Islamabad initially pressed for resumption of the “composite dialogue” but backed off in the face of Indian intransigence. It intends to present New Delhi a long list of grievances. These include India’s control of Kashmir and its brutal counter-insurgency war, charges that India has violated its treaty obligations by building dams that are having a dramatic adverse impact on the volume of water in the Indus Valley, and claims that India is backing anti-government insurgents in Baluchistan.

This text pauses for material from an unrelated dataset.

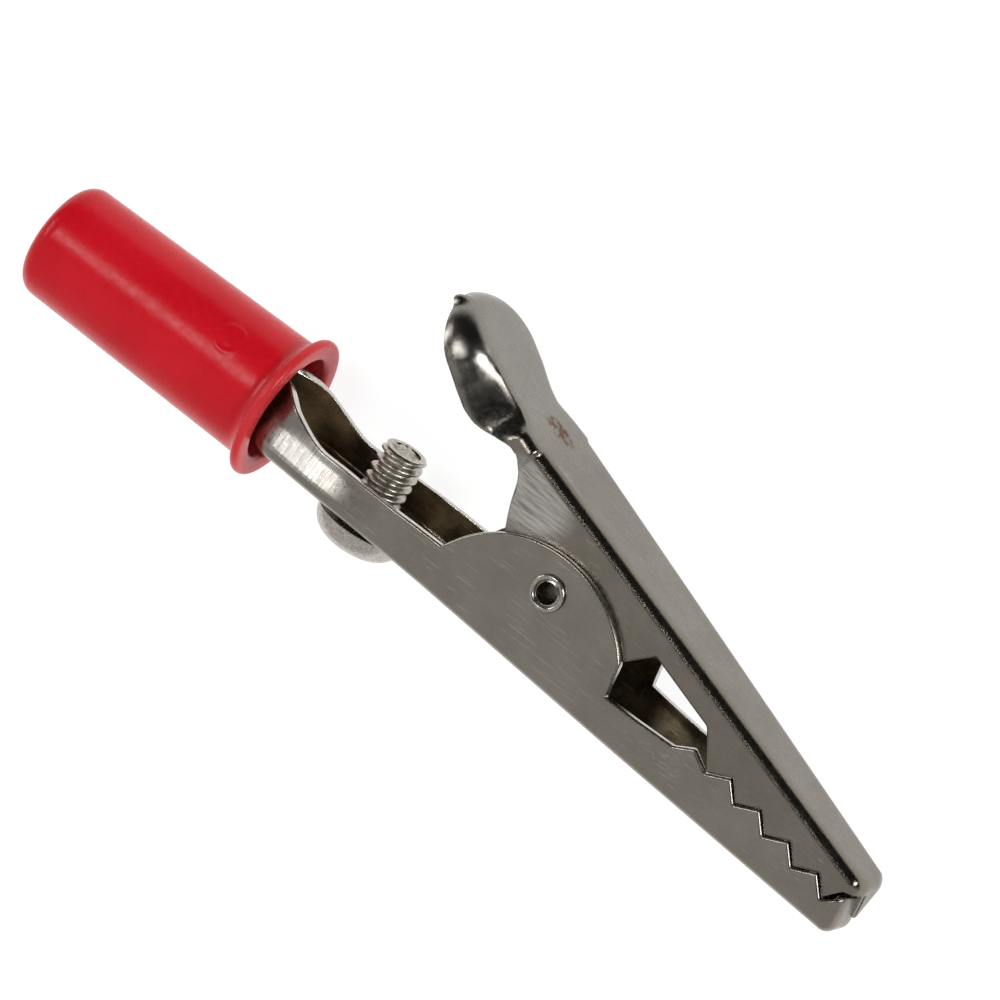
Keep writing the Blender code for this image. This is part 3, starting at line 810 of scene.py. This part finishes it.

Whatever the immediate outcome of this month’s talks, the depth of the geo-political rivalry between the ruling elites of India and Pakistan, the destabilizing impact of the US push into Central and South Asia and of its attempt to build up India as a counterweight to a rising China, and the increasing extent to which the India-Pakistani rivalry has become entangled with Sino-US relations all but guarantee that tensions will flare up anew, threatening the people of South Asia with catastrophe.

In late December, India’s Army Chief General Deepak Kapoor proclaimed that India was ready to meet the challenge of “a two front war” with Pakistan and China and touted a new “Cold Start” strategy for the mobilization of India’s military for a quick, “limited-war.”

The “Cold Start” strategy was developed in response to the manifest failure of Operation Parakram. In December 2001, India’s government ordered the mobilization of a million men for a possible war with Pakistan, but New Delhi lost the initiative due to the slow deployment of its forces.

In response to Kapoor’s remarks, the head of Pakistan’s armed forces, General Kayani, warned of consequences “which could be both unintended and uncontrollable.” A meeting of Pakistan’s top government and military leaders, the so-called National Command Authority, issued a statement saying “Pakistan cannot be oblivious to these developments.”